WHAT THIS TASK INVOLVES — Repeat exactly the stretch of lines from the line containing "const lamp = new THREE.Group();" through the line containing "imported = [obj", both included, and nothing else.

______

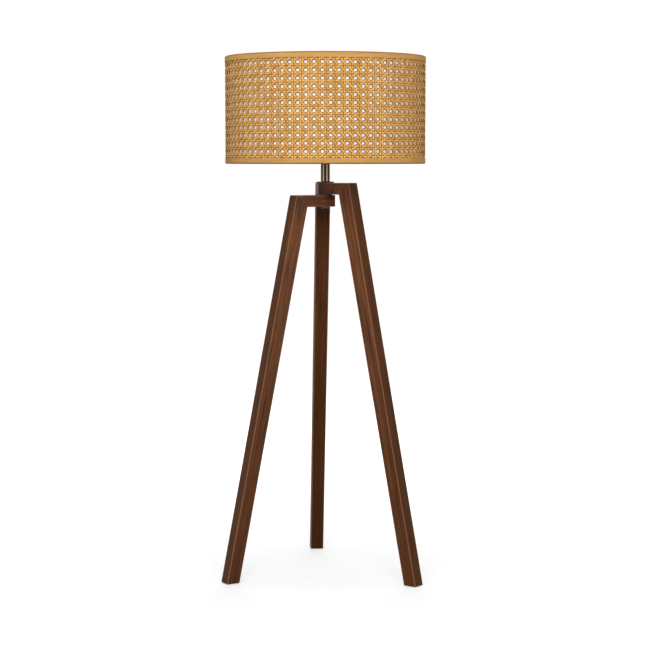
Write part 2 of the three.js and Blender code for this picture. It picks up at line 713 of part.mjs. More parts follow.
/** Where the bolt's axis stands: the footprint's middle, front to back, is y = 0. */
function axisOffset() {
  const footHalfSpan = timber.footWidth / 2 / Math.cos(lean);
  const rearReach = footCircleRadius + footHalfSpan;
  return -(rearReach - shadeRadius) / 2;
}

const lamp = new THREE.Group();
lamp.add(tripodGroup(), stemGroup(), lampholderGroup(), shadeGroup(), bulbGroup());
lamp.position.y = axisOffset();

export default lamp;
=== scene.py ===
"""Rattan floor lamp, modelled and dressed for rendering.

A stained-wood tripod carries a short bronze stem, a screw lampholder with its bulb, and
a drum shade of cane webbing over a white liner. Metres, +Z up, floor at z = 0, front of
the lamp towards -Y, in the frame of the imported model.
"""

from __future__ import annotations

import logging
import math
import random
from collections.abc import Sequence
from dataclasses import dataclass, field, replace
from enum import Enum

import bmesh
import bpy
from mathutils import Euler, Matrix, Vector


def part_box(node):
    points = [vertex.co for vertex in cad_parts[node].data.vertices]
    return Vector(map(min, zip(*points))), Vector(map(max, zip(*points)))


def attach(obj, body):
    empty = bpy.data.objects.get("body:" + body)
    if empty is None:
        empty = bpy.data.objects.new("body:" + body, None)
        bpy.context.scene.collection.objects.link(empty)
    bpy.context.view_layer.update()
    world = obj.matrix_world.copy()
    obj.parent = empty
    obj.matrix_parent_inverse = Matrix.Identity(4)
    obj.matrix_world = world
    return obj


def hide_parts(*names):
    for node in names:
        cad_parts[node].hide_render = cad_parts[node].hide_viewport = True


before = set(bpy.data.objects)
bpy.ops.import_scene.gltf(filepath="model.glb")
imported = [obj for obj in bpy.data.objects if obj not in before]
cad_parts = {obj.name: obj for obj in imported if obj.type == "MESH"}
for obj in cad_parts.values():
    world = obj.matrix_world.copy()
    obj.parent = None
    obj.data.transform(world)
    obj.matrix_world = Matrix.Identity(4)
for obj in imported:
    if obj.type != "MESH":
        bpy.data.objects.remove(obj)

LOG = logging.getLogger("rattan_lamp")
MM = 0.001
FULL_TURN = 2.0 * math.pi
QUARTER_TURN = math.pi / 2
UPWARDS = (0.0, 0.0, 1.0)
UNTURNED = Euler((0.0, 0.0, 0.0))
BLACK = (0.0, 0.0, 0.0)
WHITE = (1.0, 1.0, 1.0)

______

RESPONSE TO THIS TASK —
const lamp = new THREE.Group();
lamp.add(tripodGroup(), stemGroup(), lampholderGroup(), shadeGroup(), bulbGroup());
lamp.position.y = axisOffset();

export default lamp;
=== scene.py ===
"""Rattan floor lamp, modelled and dressed for rendering.

A stained-wood tripod carries a short bronze stem, a screw lampholder with its bulb, and
a drum shade of cane webbing over a white liner. Metres, +Z up, floor at z = 0, front of
the lamp towards -Y, in the frame of the imported model.
"""

from __future__ import annotations

import logging
import math
import random
from collections.abc import Sequence
from dataclasses import dataclass, field, replace
from enum import Enum

import bmesh
import bpy
from mathutils import Euler, Matrix, Vector


def part_box(node):
    points = [vertex.co for vertex in cad_parts[node].data.vertices]
    return Vector(map(min, zip(*points))), Vector(map(max, zip(*points)))


def attach(obj, body):
    empty = bpy.data.objects.get("body:" + body)
    if empty is None:
        empty = bpy.data.objects.new("body:" + body, None)
        bpy.context.scene.collection.objects.link(empty)
    bpy.context.view_layer.update()
    world = obj.matrix_world.copy()
    obj.parent = empty
    obj.matrix_parent_inverse = Matrix.Identity(4)
    obj.matrix_world = world
    return obj


def hide_parts(*names):
    for node in names:
        cad_parts[node].hide_render = cad_parts[node].hide_viewport = True


before = set(bpy.data.objects)
bpy.ops.import_scene.gltf(filepath="model.glb")
imported = [obj for obj in bpy.data.objects if obj not in before]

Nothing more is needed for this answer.